Par Clémence LACOUR le 06/11/2016 à 09:20
Vidéo - La promo de la FFT pour Roland-Garros
Pourquoi une telle rage dans les batailles juridiques qui opposent depuis 2011 la FFT et la Mairie de Paris aux opposants à l'extension de Roland-Garros ? Dans une tribune pour Libération, Guy Burgel, professeur de géographie à l'Université Paris-Nanterre, membre de l'Académie d'architecture, tente d'expliquer les raisons de cette crispation tout en se posant en faveur d'une autre solution que celle de la FFT, qui prendrait en compte selon lui la nécessité d'agrandir l'espace dévolu au tournoi de Roland-Garros tout en respectant les Serres d'Auteuil. La décision sur le fond du dossier sera rendue le 10 novembre par le TGI de Paris. La FFT, elle, avance qu'elle respecte le site tout en l'associant à la modernité du tournoi international. Tennis Actu vous propose de retrouver les arguments de Guy Burgel, opposé à ce projet.
"Le sport participe à la vie sociale et économique d’une nation et d’une capitale mondiale "
Pourquoi les diverses parties se livrent-elles une telle bataille juridique depuis 2011 ? Le géographe livre son avis sur la question : "Si l’on veut comprendre l’enjeu d’un débat qui défraie la chronique judiciaire depuis plusieurs années sur l’avenir des Internationaux de France de tennis, il est nécessaire de distinguer quatre points de vue" explique-t-il pour le quotidien. "Le premier intéresse la place du sport de haut niveau dans la société contemporaine". Guy Burgel reconnaît l'importance de ce sport de haut niveau : "Contrairement à beaucoup d’intellectuels, qui soulignent ses dérives mercantiles, je pense qu’il participe à la vie sociale et économique d’une nation et d’une capitale mondiale comme Paris. Roland-Garros, avec ses foules, ses engouements communicatifs, ses champions mythifiés, fait partie de "l’avantage métropolitain" de Paris." Si la question d'une délocalisation s'était posée, à l'image de Flushing Meadows, le géographe estime qu'elle n'était pas la bonne solution : "A l’étroit, porte d’Auteuil, fallait-il qu’il y reste ? Là encore, les adeptes de la "ville émergente" n’ont pas manqué pour proposer de desserrer la compétition dans la périphérie, à l’instar de l’US Open à Flushing Meadows. Mais New York n’est pas Paris, avec sa centralité historique. Pour des raisons autant symboliques de continuité que fonctionnelles, surtout d’accessibilité, Roland-Garros devait rester porte d’Auteuil."

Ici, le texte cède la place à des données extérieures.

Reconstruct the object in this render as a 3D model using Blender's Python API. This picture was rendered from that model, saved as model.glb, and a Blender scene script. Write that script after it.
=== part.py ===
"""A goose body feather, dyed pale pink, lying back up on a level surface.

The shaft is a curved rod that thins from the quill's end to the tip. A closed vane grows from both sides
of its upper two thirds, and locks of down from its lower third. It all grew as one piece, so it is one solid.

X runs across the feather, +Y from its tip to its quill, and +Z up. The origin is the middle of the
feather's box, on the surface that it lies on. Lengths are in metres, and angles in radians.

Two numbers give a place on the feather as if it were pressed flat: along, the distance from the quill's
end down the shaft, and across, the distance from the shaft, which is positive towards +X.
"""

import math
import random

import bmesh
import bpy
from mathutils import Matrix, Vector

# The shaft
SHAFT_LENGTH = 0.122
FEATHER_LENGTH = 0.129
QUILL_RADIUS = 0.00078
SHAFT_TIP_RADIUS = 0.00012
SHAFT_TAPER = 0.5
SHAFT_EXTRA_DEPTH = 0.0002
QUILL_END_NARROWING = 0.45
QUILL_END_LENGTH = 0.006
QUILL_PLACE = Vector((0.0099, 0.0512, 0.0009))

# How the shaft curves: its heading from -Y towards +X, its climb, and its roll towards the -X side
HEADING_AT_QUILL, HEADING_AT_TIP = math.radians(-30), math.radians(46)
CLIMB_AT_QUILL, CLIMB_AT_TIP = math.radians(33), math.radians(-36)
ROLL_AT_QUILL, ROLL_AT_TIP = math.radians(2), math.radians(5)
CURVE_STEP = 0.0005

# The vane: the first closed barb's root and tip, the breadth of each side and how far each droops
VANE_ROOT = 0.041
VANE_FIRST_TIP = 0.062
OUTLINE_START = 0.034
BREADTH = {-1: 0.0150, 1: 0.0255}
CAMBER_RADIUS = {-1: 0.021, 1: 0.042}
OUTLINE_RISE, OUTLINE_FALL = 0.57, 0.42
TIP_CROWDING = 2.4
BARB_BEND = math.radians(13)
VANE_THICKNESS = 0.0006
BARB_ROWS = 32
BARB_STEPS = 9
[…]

Un projet qui soustrait des usages sociaux au lieu d'en rajouter
Si le problème n'est donc pas d'avoir gardé Roland-Garros Porte d'Auteuil, quel est-il ? Eh bien, c'est le choix du lieu sur lequel le tournoi, une fois agrandi, s'étendra. En effet, plaide-t-il, ce choix va supprimer des usages de l'espace qui existaient, au lieu d'en rajouter. C'est donc, sociologiquement, une mauvaise option si l'on en croit l'auteur de cette tribune : "Le site d’extension choisi est le pire qui soit en zone d’urbanisation dense. Chasser des implantations sportives scolaires pour construire le Centre national d’entraînement de la Fédération française de tennis (FFT), empiéter sur un jardin historique classé pour un court semi-enterré de 5 000 places est un non-sens urbanistique. En pareille situation, il faut s’efforcer de créer du sol urbain pour ajouter des fonctions, au lieu de soustraire des usages sociaux existants."

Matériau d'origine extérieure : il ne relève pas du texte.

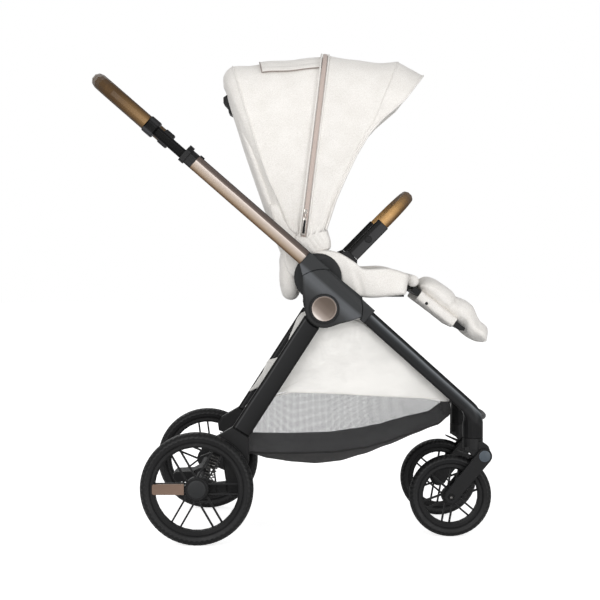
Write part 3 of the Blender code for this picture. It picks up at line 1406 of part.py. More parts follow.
def rear_canopy():
    """Rear part of the canopy: a thin shell over three bows, sagging a little between them."""
    rings = []
    wall = CANOPY_REAR_WALL
    stations = [
        (119.0, CANOPY_REAR_RADIUS - 0.036), (116.0, CANOPY_REAR_RADIUS - 0.012),
        (112.6, CANOPY_REAR_RADIUS),
    ]
    for k in range(1, 9):
        share = k / 8
        sag = 0.0035 * math.sin(math.pi * share * 8 / 5)
        if share >= 0.625:
            sag = 0.002 * math.sin(math.pi * (share - 0.625) / 0.375)
        stations.append((112.6 - 29.0 * share, CANOPY_REAR_RADIUS - sag))
    for angle, radius in stations:
        outer = bow(radius, CANOPY_REAR_HALF, angle, CANOPY_FOOT)
        inner = bow(radius - wall, CANOPY_REAR_HALF - wall, angle, CANOPY_FOOT)
        rings.append(hood_ring(outer, inner))
    return shape("rear_canopy", FABRIC, back_joint, loft, rings)


def front_canopy():
    """Front part of the canopy with its visor, a thin shell outside the rear part."""
    rings = []
    wall = CANOPY_FRONT_WALL
    for angle, swell in ((84.0, 0.0), (78.0, 0.0005), (72.0, 0.0045), (66.0, 0.0155)):
        radius = CANOPY_FRONT_RADIUS + swell
        outer = bow(radius, CANOPY_FRONT_HALF, angle, CANOPY_FOOT)
        inner = bow(radius - wall, CANOPY_FRONT_HALF - wall, angle, CANOPY_FOOT)
        rings.append(hood_ring(outer, inner))
    for line in (SEAM_LINE, VISOR_LINE):
        outer = bow(1.0, CANOPY_FRONT_HALF, 0, 0.0, line)
        inner = bow(1 - wall / 0.45, CANOPY_FRONT_HALF - wall, 0, 0.0, line)
        rings.append(hood_ring(outer, inner))
    return shape("front_canopy", FABRIC, hood_joint, loft, rings)


def along_line(line, share):
    """Give the point at a share of a polyline's length."""
    lengths = [math.dist(a, b) for a, b in zip(line, line[1:])]
    reach = share * sum(lengths)
    piece = 0
    while piece < len(lengths) - 1 and reach > sum(lengths[:piece + 1]):
        piece += 1
    part = min(1.0, (reach - sum(lengths[:piece])) / lengths[piece])
    start, end = line[piece], line[piece + 1]
    return (start[0] + (end[0] - start[0]) * part, start[1] + (end[1] - start[1]) * part)


def basket_half(x):
    """Basket's half width, between the rear legs, the hubs' plates and the front legs."""
    path = leg_path(1)
    start, end = path[0], path[5]
    leg = start.y + (end.y - start.y) * (x - start.x) / (end.x - start.x)
    socket = FRONT_TRACK / 2 - CASTER_RADIUS + max(0.0, 0.6 * (BASKET_FRONT - x))
    rear_end = on_frame(REAR_LEG_ANGLE, REAR_LEG_END, REAR_LEG_OFFSET).x
    share = min(1.0, max(0.0, (HUB_X - x) / (HUB_X - rear_end)))
    rear = SIDE + (ARM_SIDE - SIDE) * share - HOUSING_HALF
    return min(PLATE_IN, leg - TUBE_WIDTH / 2 - GAP, socket, rear) - GAP


def basket():
    """Cloth tub: sagging floor, upright walls and an open top."""
    rings = []
    for x, low, high in BASKET_STATIONS:
        half = basket_half(x)
        points = []
        inner = []
        for k in range(9):
            angle = math.pi * k / 8
            c = math.cos(angle)
            s = math.sin(angle)
            across = math.copysign(abs(c) ** 0.55, c)
            drop = abs(s) ** 0.55
            points.append(Vector((x, across * half, high - (high - low) * drop)))
            inner.append(
                Vector((x, across * (half - BASKET_WALL), high - (high - low - BASKET_WALL) * drop)),
            )
        rings.append(points + list(reversed(inner)))
    tub = shape("basket", MESH, None, loft, rings)
    ends = []
    for name, (x, low, high) in (("front", BASKET_STATIONS[-1]), ("rear", BASKET_STATIONS[0])):
        half = basket_half(x)
        outline = []
        for k in range(9):
            angle = math.pi * k / 8
            c, s = math.cos(angle), math.sin(angle)
            outline.append(
                (
                    math.copysign(abs(c) ** 0.55, c) * (half - 0.001),
                    high - (high - low - 0.001) * abs(s) ** 0.55,
                ),
            )
        step = BASKET_WALL if name == "rear" else -BASKET_WALL
        cap = [
            [Vector((x + 0.1 * step, y, z)) for y, z in outline],
            [Vector((x + step, y, z + 0.001)) for y, z in outline],
        ]
        ends.append(shape(f"basket_{name}", MESH, None, loft, cap))
    panels = [side_panel(tag, side) for tag, side in SIDES]
    return combine(tub, ends + panels, "UNION")


def side_panel(tag, side):
    """White cloth panel between the legs, sewn to the basket's rim."""
    leg_low = FRONT_LEG_OFFSET - TUBE_FACE / 2 - 0.0008
    front_top = on_frame(FRONT_LEG_ANGLE, PANEL_TOP, -leg_low)
    front_low = on_frame(FRONT_LEG_ANGLE, PANEL_END, -leg_low)
    top = (HUB_X - 0.0125, HUB_Z - 0.034)
    points = [top, (front_top.x, front_top.z), (front_low.x, front_low.z)] + PANEL_EDGE
    bm = bmesh.new()
    prism(bm, points, 0, PANEL_WALL)
    bmesh.ops.triangulate(bm, faces=bm.faces)
    for vertex in bm.verts:
        vertex.co.y = side * (basket_half(vertex.co.x) - PANEL_WALL - GAP + vertex.co.y)
    return finish(f"side_panel_{tag}", bm, FABRIC)


def build():
    """Make every piece of the pram."""
    for tag, side in SIDES:
        hub_core(tag, side)
        hub_cover(tag, side)
        hub_disc(tag, side)
        front_leg(tag, side)
        caster(tag, side)
        rear_leg(tag, side)
        axle_housing(tag, side)
        rear_arm(tag, side)
        rear_spring(tag, side)
        rear_wheel(tag, side)
        handle_socket(tag, side)
        outer_tube(tag, side)
        handle_rod(tag, side)
        seat_adapter(tag, side)
        bumper_arm(tag, side)
    front_crossbar()
    rear_axle_bar()
    brake_pedal()
    handle_grip()
    handle_button()
    seat_frame()
    seat_pad()
    seat_back()
    back_pad()
    recline_lever()
    legrest_board()
    legrest_pad()
    bumper_grip()
    rear_canopy()
    front_canopy()
    basket()


build()
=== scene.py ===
"""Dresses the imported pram: cloth, leather, metal, plastic and rubber, and a plain studio."""

import functools
import math

import bmesh
import bpy
from bpy.props import FloatProperty, FloatVectorProperty, IntProperty, PointerProperty
from mathutils import Matrix, Vector, noise
from mathutils.bvhtree import BVHTree


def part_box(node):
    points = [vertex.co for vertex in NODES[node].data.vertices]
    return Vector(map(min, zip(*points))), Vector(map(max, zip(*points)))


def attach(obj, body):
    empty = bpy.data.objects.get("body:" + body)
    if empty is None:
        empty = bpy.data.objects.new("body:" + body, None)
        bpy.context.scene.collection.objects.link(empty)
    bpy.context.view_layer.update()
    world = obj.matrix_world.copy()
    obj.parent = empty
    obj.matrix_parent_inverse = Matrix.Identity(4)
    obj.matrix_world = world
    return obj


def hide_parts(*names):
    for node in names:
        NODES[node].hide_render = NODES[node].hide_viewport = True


bl_info = {
    "name": "Pram Dressing",
    "version": (1, 0, 0),
    "blender": (4, 5, 0),
    "location": "View3D > Sidebar > Pram",
    "description": "Adds a pram's cloth, trim and finishes to its packed frame",
    "category": "Object",
}

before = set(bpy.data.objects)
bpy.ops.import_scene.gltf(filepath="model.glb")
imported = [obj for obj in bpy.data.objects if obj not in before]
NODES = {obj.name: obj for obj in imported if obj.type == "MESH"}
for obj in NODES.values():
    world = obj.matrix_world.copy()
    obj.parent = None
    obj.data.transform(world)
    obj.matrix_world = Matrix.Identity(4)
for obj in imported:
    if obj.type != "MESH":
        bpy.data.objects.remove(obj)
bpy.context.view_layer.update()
SIDES = (("r", -1), ("l", 1))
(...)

Un autre projet, alternatif : recouvrir l'autoroute
Guy Burgel estime que pourtant : "l’alternative existait : recouvrir les infrastructures autoroutières à ciel ouvert, attenantes au site actuel. Malgré le surcoût, mesuré, du projet, et les craintes phobiques des tunnels autoroutiers avancées par certains, c’était un investissement d’avenir pour tous, le tennis, la ville, l’environnement. Il nous aurait épargné bien des développements hasardeux sur les rapports de la modernité et du patrimoine. Evidemment, sous peine de devenir une ville fossilisée et muséifiée sous son histoire architecturale, une ville doit évoluer, se transformer, mais pas dans n’importe quelles conditions."

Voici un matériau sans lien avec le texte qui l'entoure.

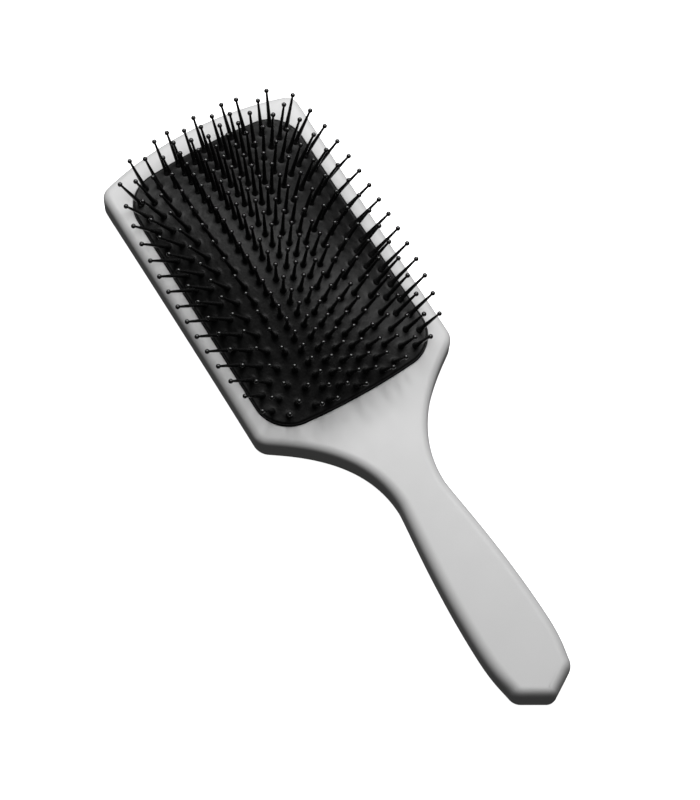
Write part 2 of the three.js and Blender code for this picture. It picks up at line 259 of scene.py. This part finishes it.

Burgel attaque la FFT et la Mairie de Paris
Dans sa tribune, Guy Burgel attaque la FFT, qui, selon lui, voudrait à terme annexer les serres : "le manque d’ambition d’une Fédération incapable de voir ses intérêts à long terme, en choisissant de fractionner ses nouvelles implantations, sauf à lui prêter l’intention perverse d’annexer à terme l’ensemble du jardin des serres d’Auteuil", mais également la Mairie de Paris : "Les démêlés judiciaires actuels ne sont que le résultat de l’effacement d’un pouvoir municipal, qui de la piscine Molitor aux serres d’Auteuil s’est montré ici peu soucieux de l’usage social des lieux. Il est toujours regrettable de demander au juge de trancher les faiblesses de la décision politique. La financiarisation de la ville n’explique pas tout."